My great-grandparents, grandparents and a few aunts and uncles are all buried in that cemetery now, very close to the mass grave that was dug to accomodate thousands of unidentified bodies that were found after that storm. I still top and visit when I’m in the area, which is rare anymore.
In the late 1920’s and early 1930’s, my mothers father met my grandmother, while they all worked out at Brown’s Farm, a huge vegetable growing enterprise in the swampy fields between Belle Glade and West Palm Beach. In 1934, they were married.
My father ended up in the Glades in the mid 1950’s working as a mechanic for some of the big farm operators in the area. His older brother Sam had been in Miami for years, and Dad and his first wife had lived there for a period as well. When he divorced his first wife, he ended up working in the Glades, where he met my mother, who was working as a waitress in one of the diners.
One of my aunts married a man who was raised by some people who were connected to the famous Ashley Gang that terrorized the southeast coast of Florida in the early 1920’s. As a kid, this was a badge of honor, remote as it was, and was just another reason to be proud of being a native born Floridian, especially at a time when there were increasing numbers of tourists and immigrants.
I grew up proud to be from Florida, with stories told by my relatives of hardships endured, and triumphs over nature.
Then came the presidential election of 2000 and the hanging chad mess, which the rest of the country laid entirely at the feet of the state of Florida. More recently, the Trayvon Martin shooting.
There’s always been the slightly funny stories told of all the little old Jewish ladies who for a long time inhabited what is now South Beach, all the way up the coast through Fort Lauderdale. Even one of my favorite movies, Torch Song Trilogy referenced this when Arthur’s mother, played by the marvelous late Anne Bancroft had a line about what older Jewish women did when their husbands died. They moved to Florida.

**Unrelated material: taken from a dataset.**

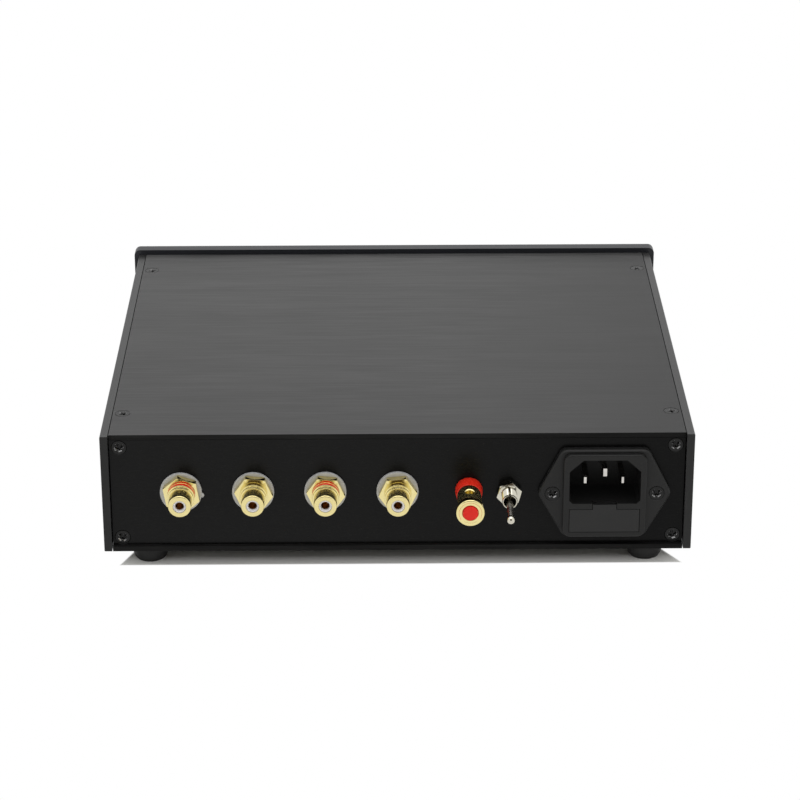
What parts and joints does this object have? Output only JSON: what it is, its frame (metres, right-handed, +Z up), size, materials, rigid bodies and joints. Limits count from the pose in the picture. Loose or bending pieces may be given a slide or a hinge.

I did move back to Florida for a period in the 1990’s, when I worked for the now defunct Adelphia Cable. I was renting in a house in Cutler Ridge, just south of Miami in 1992 when Hurricane Andrew came along and nearly wiped us off the map. So, along with my grandparents, I have my own hurricane stories.
I still have a lot of family in Florida. My younger brother and sister, a half-brother and his wife, an aunt, several cousins, and my son and grandchildren.
In the next few years, we’ll be returning to Florida I hope, and spending many long years enjoying the tropical climate, smelling the plentiful flowers, savoring the many lush tropical fruits and vegetables, catching fish from the ocean and the many lakes and creeks.
I know you can’t go home again, because I’ve already discovered that the place in our heart that we’ve treasured as “home” is a place that is static and unchanging. The places we grew up however are not static, and they do change, and when we go back as adults we are always confused because the vacant lot where we had grand games of baseball seems so small and dingy, and the houses so close together and it really wasn’t so far to the corner store as you remember.
Florida is often the butt of a joke these days, but I remember it as a grand place, full of adventure and fun, where there was always something fresh and tasty on a tree in grandma’s yard, or a catfish wiggling on the cane pole you left set at the canal, or if you were real quiet and snuck up under the window sills and listened, you might hear the adults telling another grand tale of how things used to be.